A SHERIFF this week questioned a specialist report which stated that a man who poured petrol over himself and threatened to set a health centre on fire does not pose a risk to the safety of others.
John McCarry was furious when Job Centre officials declared him fit to work and he learned his benefits would be stopped.
The 50-year-old poured a litre of petrol over his head and held the rest of a half-full plastic bottle in one hand and a lighter in the other in a doctor’s consulting room at Galashiels Health Centre in Currie Road on February 28.
Around 30 staff and patients were evacuated from the building after the alarm was raised.
A three-hour stand-off then followed before specially-trained police negotiators finally convinced McCarry to give up the bottle containing petrol and throw the lighter to the ground.

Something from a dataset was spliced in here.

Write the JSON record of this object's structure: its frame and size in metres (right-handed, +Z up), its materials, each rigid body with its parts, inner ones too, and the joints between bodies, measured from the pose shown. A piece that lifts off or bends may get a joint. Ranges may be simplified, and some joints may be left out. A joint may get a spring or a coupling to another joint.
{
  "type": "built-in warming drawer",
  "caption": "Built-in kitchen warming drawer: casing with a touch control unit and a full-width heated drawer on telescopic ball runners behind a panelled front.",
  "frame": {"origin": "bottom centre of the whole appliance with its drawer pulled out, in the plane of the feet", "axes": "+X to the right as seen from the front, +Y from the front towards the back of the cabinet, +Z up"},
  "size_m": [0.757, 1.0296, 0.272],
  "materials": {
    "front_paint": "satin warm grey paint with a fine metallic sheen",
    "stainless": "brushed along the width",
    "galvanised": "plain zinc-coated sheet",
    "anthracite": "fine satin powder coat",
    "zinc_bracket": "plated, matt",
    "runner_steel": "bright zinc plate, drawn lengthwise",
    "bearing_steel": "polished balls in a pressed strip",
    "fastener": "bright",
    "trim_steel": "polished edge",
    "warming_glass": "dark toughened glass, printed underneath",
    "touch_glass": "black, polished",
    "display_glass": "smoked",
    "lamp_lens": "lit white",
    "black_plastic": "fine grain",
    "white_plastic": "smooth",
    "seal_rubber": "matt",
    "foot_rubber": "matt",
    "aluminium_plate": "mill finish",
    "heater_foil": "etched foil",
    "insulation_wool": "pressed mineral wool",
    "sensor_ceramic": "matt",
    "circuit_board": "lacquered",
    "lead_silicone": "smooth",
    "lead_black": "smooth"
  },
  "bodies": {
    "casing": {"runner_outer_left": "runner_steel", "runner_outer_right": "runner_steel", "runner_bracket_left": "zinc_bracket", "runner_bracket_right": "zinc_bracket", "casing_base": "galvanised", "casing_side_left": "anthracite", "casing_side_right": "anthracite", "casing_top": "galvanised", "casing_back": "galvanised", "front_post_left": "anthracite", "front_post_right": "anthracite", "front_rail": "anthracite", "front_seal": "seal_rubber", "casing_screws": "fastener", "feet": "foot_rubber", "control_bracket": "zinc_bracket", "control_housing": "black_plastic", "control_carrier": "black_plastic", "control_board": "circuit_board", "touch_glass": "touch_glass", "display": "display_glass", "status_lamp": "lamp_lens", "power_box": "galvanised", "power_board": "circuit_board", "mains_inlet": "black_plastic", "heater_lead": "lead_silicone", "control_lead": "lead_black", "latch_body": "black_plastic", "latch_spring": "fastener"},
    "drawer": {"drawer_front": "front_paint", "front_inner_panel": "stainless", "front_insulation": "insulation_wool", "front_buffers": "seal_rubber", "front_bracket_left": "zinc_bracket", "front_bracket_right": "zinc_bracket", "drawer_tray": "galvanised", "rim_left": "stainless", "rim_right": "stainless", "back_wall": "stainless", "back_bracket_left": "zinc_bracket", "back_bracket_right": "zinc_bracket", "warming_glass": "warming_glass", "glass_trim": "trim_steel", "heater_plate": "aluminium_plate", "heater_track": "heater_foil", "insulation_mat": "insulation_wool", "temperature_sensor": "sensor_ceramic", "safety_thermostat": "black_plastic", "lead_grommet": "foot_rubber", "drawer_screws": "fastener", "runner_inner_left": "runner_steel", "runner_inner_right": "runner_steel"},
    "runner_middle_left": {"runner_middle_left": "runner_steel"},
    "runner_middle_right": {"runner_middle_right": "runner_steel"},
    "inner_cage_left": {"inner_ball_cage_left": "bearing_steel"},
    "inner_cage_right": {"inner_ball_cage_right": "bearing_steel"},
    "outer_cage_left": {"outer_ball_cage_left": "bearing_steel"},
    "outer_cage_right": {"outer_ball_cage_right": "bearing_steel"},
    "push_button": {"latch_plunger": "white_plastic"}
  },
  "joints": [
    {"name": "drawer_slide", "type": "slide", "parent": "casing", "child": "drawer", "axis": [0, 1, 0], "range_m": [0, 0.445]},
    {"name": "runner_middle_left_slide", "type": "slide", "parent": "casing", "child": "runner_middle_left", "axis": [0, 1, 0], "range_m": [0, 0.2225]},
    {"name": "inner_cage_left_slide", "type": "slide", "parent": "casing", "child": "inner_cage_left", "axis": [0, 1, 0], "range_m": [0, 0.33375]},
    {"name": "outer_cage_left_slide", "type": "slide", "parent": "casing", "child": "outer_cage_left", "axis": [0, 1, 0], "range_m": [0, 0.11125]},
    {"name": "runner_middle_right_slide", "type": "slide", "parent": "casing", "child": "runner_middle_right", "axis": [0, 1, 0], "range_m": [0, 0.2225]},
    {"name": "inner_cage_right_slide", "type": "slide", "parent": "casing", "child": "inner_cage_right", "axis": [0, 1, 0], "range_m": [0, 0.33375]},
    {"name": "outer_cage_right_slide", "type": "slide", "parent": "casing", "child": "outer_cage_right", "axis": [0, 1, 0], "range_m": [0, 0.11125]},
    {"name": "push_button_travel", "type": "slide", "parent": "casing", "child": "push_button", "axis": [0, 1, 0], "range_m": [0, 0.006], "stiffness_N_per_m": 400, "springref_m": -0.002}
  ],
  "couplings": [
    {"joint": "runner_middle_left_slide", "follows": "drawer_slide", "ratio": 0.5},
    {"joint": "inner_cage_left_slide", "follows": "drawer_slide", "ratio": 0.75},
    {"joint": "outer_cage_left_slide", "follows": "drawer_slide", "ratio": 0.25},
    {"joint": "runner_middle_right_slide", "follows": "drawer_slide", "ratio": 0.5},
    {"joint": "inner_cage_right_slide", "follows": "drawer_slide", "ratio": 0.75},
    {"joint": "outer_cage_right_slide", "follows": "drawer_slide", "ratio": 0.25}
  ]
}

Selkirk Sheriff Court heard on Monday that a psychiatric report said that McCarry had a borderline personality disorder, but the author added he did not believe McCarry to be a risk to the safety of others.
Sheriff Kevin Drummond said he found it “difficult” to come to terms with that assessment.
Defence lawyer Mat Patrick said McCarry had been angry at being told his benefits were going to be stopped after being assessed as fit to work and did not know what he was going to do.
Sheriff Drummond retorted: “Getting a job comes to mind.”
Hearing McCarry, of Gorse Lane, Galashiels, had been in custody for the past 88 days, the sheriff decided to release him on bail after deferring sentence until June 24. He called for a Criminal Justice Social Work Report to be prepared, including what measures could be put in place to address McCarry’s behaviour.
McCarry pleaded guilty to committing a breach of the peace at the health centre at a previous hearing.